CMP subtracts operands and discards the result to set flags; TEST ANDs them and discards the result — both are the standard way to condition a Jcc.

CMP and TEST exist solely to set EFLAGS for a subsequent conditional jump or SETcc instruction. Neither writes a result to a register.

CMP

asm
cmp rax, rbx      ; EFLAGS ← rax - rbx  (result discarded)
cmp rax, 0        ; test for zero/negative
cmp dword [rsp+4], 0x10

Sets ZF, CF, SF, OF, PF, AF — identical to SUB but without storing the difference.

TEST

asm
test rax, rax     ; EFLAGS ← rax & rax  (result discarded) — idiom for zero/sign check
test rax, 1       ; check bit 0 (LSB) of rax
test al,  0xF0    ; check upper nibble of AL

Sets ZF, SF, PF; always clears CF and OF — identical to AND but discarding the result.

Canonical patterns

PatternMeaning
test rax, rax; je labeljump if rax == 0 (null pointer / false check)
test rax, rax; js labeljump if rax < 0 (sign check)
test al, 1; jne labeljump if LSB set (odd / flag check)
cmp rax, rbx; jl labeljump if rax < rbx (signed)
cmp rax, 0; je labelredundant with test rax,rax but compiler may emit it

Reverse-engineering notes

  • test rax, rax is the most common idiom in compiled code for a null or boolean check.
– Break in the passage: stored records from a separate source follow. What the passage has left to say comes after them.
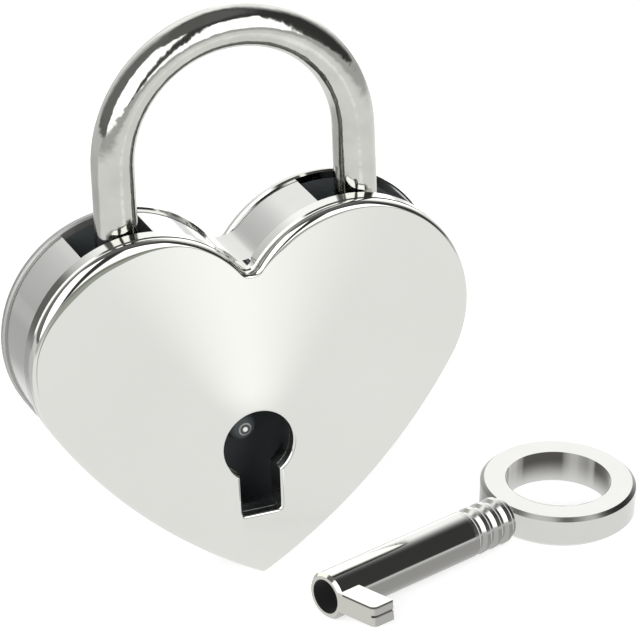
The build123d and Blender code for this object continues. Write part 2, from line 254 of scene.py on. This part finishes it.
def arc(middle, radius, start, end, steps):
    """Points along an arc, each with its direction away from the arc's middle."""
    points = []
    for step in range(steps + 1):
        turn = radians(start + (end - start) * step / steps)
        outwards = Vector((cos(turn), sin(turn)))
        points.append((Vector(middle) + radius * outwards, outwards))
    return points


def heart_rim():
    """The heart's outline, from the notch round the right lobe to the tip and back up."""
    steps = heart_steps
    notch = arc((0, notch_height), notch_radius, -90, notch_turn - 180, steps["notch"])
    half = [(point, -inwards) for point, inwards in notch]
    half += arc((lobe_out, lobe_height), lobe_radius, notch_turn, -flank_angle, steps["lobe"])
    flank = (flank_out, flank_height)
    half += arc(flank, flank_radius, -flank_angle, -tip_turn, steps["flank"])
    half += arc((0, tip_height), tip_radius, -tip_turn, -90, steps["tip"])
    other = [(Vector((-p.x, p.y)), Vector((-n.x, n.y))) for p, n in reversed(half)]
    return half + other[1:-1]


def set_back(rim, setbacks):
    """The rim moved inwards, by one setback or by each point's own."""
    if isinstance(setbacks, (int, float)):
        setbacks = [setbacks] * len(rim)
    return [point - setback * outwards for (point, outwards), setback in zip(rim, setbacks)]


def crown_reach(point, outwards):
    """How far the sweep goes inwards from one point of the rim."""
    swell, full_out = crown_swell["left" if point.x < 0 else "right"]
    turn = degrees(acos(min(max(outwards.dot(crown_way.normalized()), -1.0), 1.0)))
    full, none = crown_spread
    share = min(max((none - turn) / (none - full), 0.0), 1.0)
    return crown_width + swell * min(abs(point.x) / full_out, 1.0) * share**2 * (3 - 2 * share)


def keyhole_rim(setback):
    """The keyhole's outline, grown by setback into the face, with directions into the hole."""
    middle = (0, keyhole_height)
    reach = keyhole_radius + setback
    half_slot = keyhole_slot / 2 + setback
    shoulder = degrees(asin(half_slot / reach))
    foot = keyhole_height - keyhole_reach + slot_corner
    slot_top = keyhole_height - reach * cos(radians(shoulder))
    ring = arc(middle, reach, -90 + shoulder, 270 - shoulder, keyhole_steps["ring"])
    ring.append((Vector((-half_slot, slot_top)), Vector((-1, 0))))
    corner = keyhole_slot / 2 - slot_corner
    corner_radius = slot_corner + setback
    ring += arc((-corner, foot), corner_radius, 180, 270, keyhole_steps["corner"])
    ring += arc((corner, foot), corner_radius, 270, 360, keyhole_steps["corner"])
    ring.append((Vector((half_slot, slot_top)), Vector((1, 0))))
    return [(point, -away) for point, away in ring]


corners = []
directions = []
faces = []


def lay_ring(places, depth, normals):
    """Adds one ring of corners at a depth, and gives the number of its first corner."""
    first = len(corners)
    corners.extend(Vector((place.x, depth, place.y)) for place in places)
    directions.extend(normal.normalized() for normal in normals)
    return first


def skin(rings, count, turned):
    """Joins rings one to the next, with the skin's front on the side that turned says."""
    for ring, next_ring in zip(rings, rings[1:]):
        for number in range(count):
            after = (number + 1) % count
            quad = (ring + number, ring + after, next_ring + after, next_ring + number)
            faces.append(quad[::-1] if turned else quad)


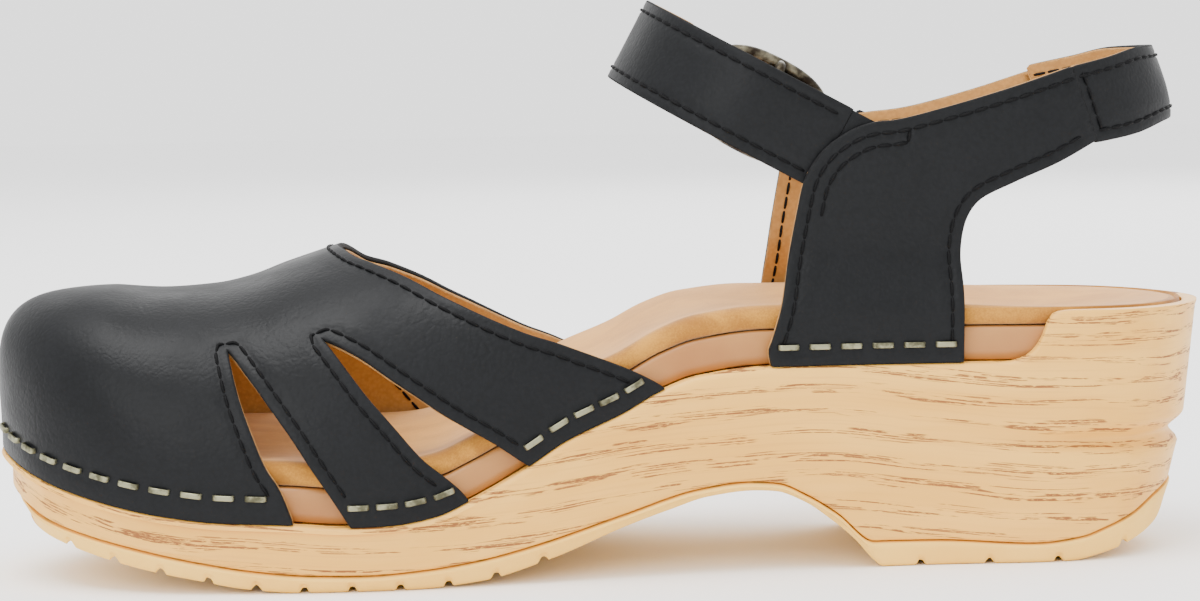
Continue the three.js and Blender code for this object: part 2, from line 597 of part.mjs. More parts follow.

Decompilers render it as if (rax) or if (!rax).
  • When you see test eax, eax immediately after a call, the function's return value (in rax) is being checked for zero/non-zero — a typical error-code test (if (func() == 0)).
  • test al, al after a string function often checks for a null terminator ('\0').
  • Because test clears OF and CF, you can only use je/jne/js safely after it — using jl or jb after test is unusual and worth flagging.